▶ **Written instruction**: Extract the listing below in full, unchanged.

▶ **Data**:
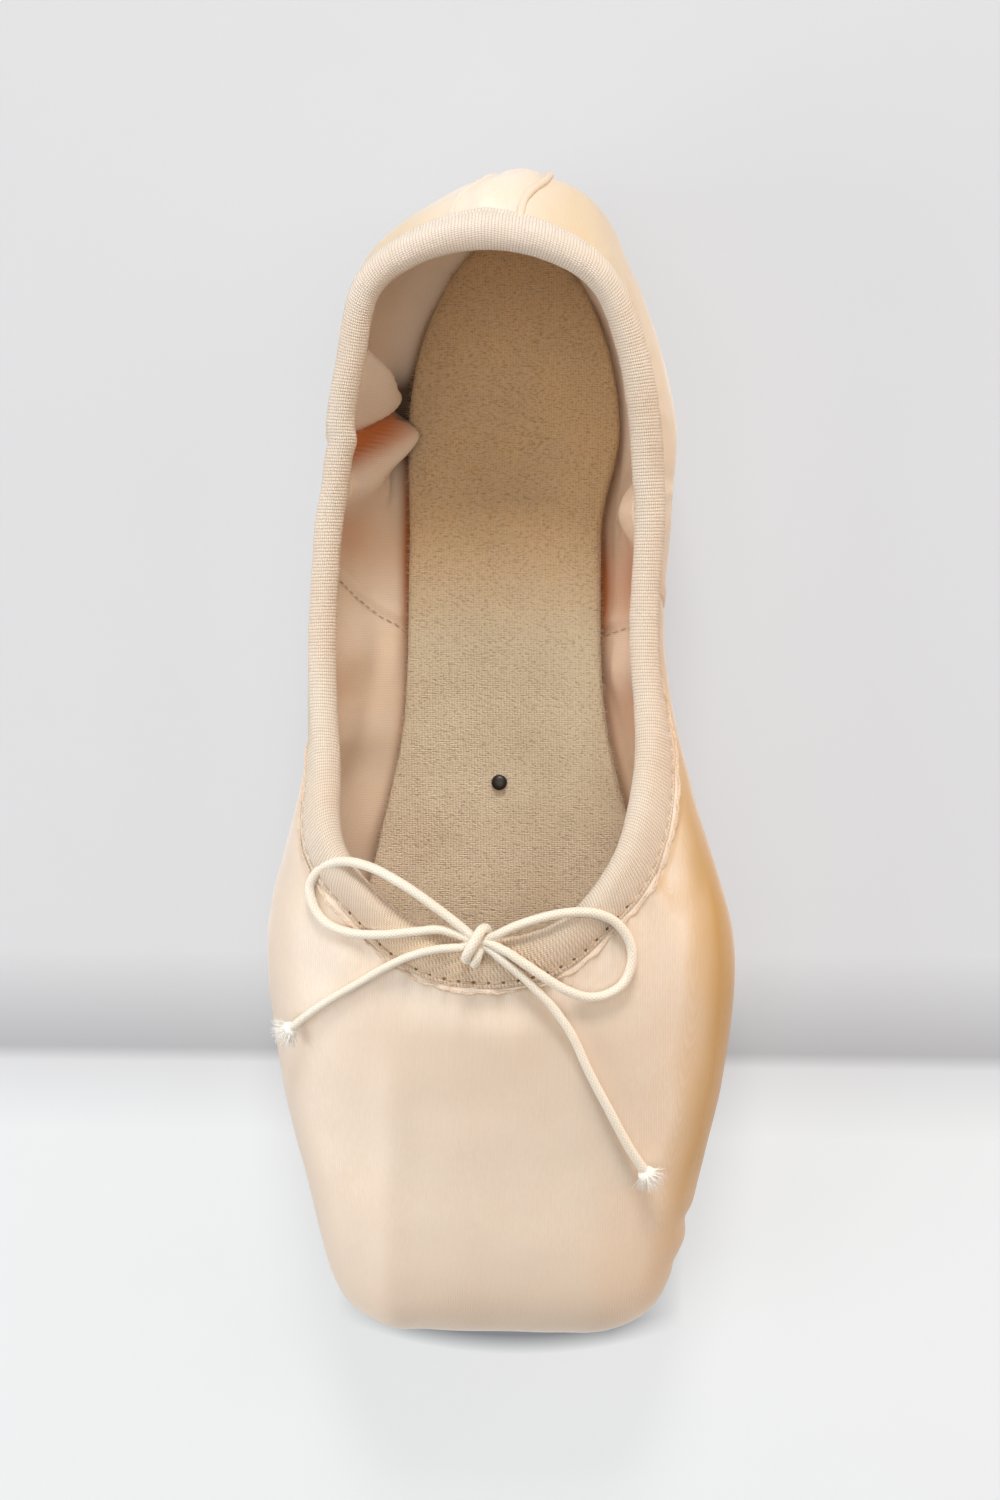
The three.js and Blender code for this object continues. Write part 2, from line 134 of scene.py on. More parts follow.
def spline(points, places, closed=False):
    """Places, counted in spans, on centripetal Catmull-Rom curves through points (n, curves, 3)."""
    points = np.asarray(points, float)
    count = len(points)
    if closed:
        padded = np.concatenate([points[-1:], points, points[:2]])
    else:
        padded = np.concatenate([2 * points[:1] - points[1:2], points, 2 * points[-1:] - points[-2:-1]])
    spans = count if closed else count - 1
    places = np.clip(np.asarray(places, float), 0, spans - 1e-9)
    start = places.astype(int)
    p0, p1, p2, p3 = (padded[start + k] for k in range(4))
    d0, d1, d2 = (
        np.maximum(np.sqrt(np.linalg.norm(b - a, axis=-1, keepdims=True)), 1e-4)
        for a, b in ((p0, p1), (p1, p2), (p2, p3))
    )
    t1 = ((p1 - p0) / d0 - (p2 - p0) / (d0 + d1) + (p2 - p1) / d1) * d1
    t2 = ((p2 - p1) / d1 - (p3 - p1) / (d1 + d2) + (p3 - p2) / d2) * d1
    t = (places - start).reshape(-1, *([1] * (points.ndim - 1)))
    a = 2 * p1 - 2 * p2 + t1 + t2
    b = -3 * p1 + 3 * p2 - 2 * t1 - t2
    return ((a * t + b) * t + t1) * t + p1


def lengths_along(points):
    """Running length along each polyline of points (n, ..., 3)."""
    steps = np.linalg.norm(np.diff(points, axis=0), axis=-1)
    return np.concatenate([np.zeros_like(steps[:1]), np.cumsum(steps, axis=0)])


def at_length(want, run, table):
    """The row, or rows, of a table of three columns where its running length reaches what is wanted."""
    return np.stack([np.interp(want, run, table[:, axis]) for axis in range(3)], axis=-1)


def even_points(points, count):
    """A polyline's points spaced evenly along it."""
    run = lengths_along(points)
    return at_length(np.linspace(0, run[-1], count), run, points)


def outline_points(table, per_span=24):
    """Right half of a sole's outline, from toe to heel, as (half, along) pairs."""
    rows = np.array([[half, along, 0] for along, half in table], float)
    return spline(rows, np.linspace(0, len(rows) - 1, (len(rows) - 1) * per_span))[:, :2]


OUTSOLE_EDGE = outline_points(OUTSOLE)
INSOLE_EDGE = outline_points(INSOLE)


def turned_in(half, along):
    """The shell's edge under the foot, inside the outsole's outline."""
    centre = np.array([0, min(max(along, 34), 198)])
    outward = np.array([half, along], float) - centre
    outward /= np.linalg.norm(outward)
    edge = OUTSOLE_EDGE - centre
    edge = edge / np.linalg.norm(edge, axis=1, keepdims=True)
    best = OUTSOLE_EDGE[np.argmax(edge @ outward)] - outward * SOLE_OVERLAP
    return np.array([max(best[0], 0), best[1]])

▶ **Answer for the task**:
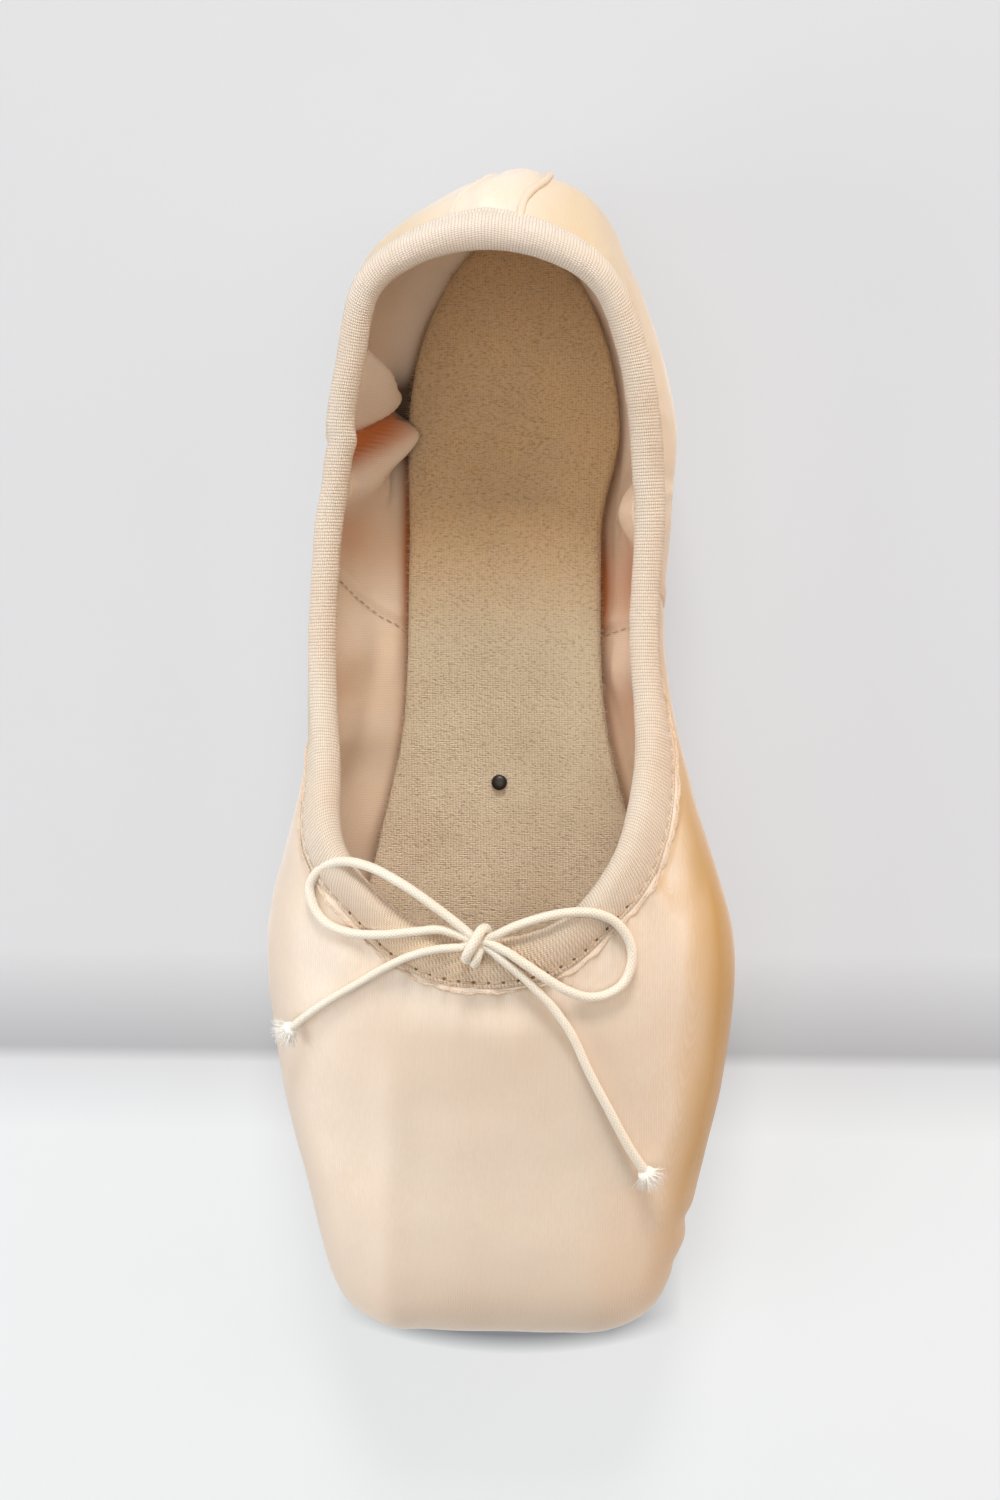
The three.js and Blender code for this object continues. Write part 2, from line 134 of scene.py on. More parts follow.
def spline(points, places, closed=False):
    """Places, counted in spans, on centripetal Catmull-Rom curves through points (n, curves, 3)."""
    points = np.asarray(points, float)
    count = len(points)
    if closed:
        padded = np.concatenate([points[-1:], points, points[:2]])
    else:
        padded = np.concatenate([2 * points[:1] - points[1:2], points, 2 * points[-1:] - points[-2:-1]])
    spans = count if closed else count - 1
    places = np.clip(np.asarray(places, float), 0, spans - 1e-9)
    start = places.astype(int)
    p0, p1, p2, p3 = (padded[start + k] for k in range(4))
    d0, d1, d2 = (
        np.maximum(np.sqrt(np.linalg.norm(b - a, axis=-1, keepdims=True)), 1e-4)
        for a, b in ((p0, p1), (p1, p2), (p2, p3))
    )
    t1 = ((p1 - p0) / d0 - (p2 - p0) / (d0 + d1) + (p2 - p1) / d1) * d1
    t2 = ((p2 - p1) / d1 - (p3 - p1) / (d1 + d2) + (p3 - p2) / d2) * d1
    t = (places - start).reshape(-1, *([1] * (points.ndim - 1)))
    a = 2 * p1 - 2 * p2 + t1 + t2
    b = -3 * p1 + 3 * p2 - 2 * t1 - t2
    return ((a * t + b) * t + t1) * t + p1


def lengths_along(points):
    """Running length along each polyline of points (n, ..., 3)."""
    steps = np.linalg.norm(np.diff(points, axis=0), axis=-1)
    return np.concatenate([np.zeros_like(steps[:1]), np.cumsum(steps, axis=0)])


def at_length(want, run, table):
    """The row, or rows, of a table of three columns where its running length reaches what is wanted."""
    return np.stack([np.interp(want, run, table[:, axis]) for axis in range(3)], axis=-1)


def even_points(points, count):
    """A polyline's points spaced evenly along it."""
    run = lengths_along(points)
    return at_length(np.linspace(0, run[-1], count), run, points)


def outline_points(table, per_span=24):
    """Right half of a sole's outline, from toe to heel, as (half, along) pairs."""
    rows = np.array([[half, along, 0] for along, half in table], float)
    return spline(rows, np.linspace(0, len(rows) - 1, (len(rows) - 1) * per_span))[:, :2]


OUTSOLE_EDGE = outline_points(OUTSOLE)
INSOLE_EDGE = outline_points(INSOLE)


def turned_in(half, along):
    """The shell's edge under the foot, inside the outsole's outline."""
    centre = np.array([0, min(max(along, 34), 198)])
    outward = np.array([half, along], float) - centre
    outward /= np.linalg.norm(outward)
    edge = OUTSOLE_EDGE - centre
    edge = edge / np.linalg.norm(edge, axis=1, keepdims=True)
    best = OUTSOLE_EDGE[np.argmax(edge @ outward)] - outward * SOLE_OVERLAP
    return np.array([max(best[0], 0), best[1]])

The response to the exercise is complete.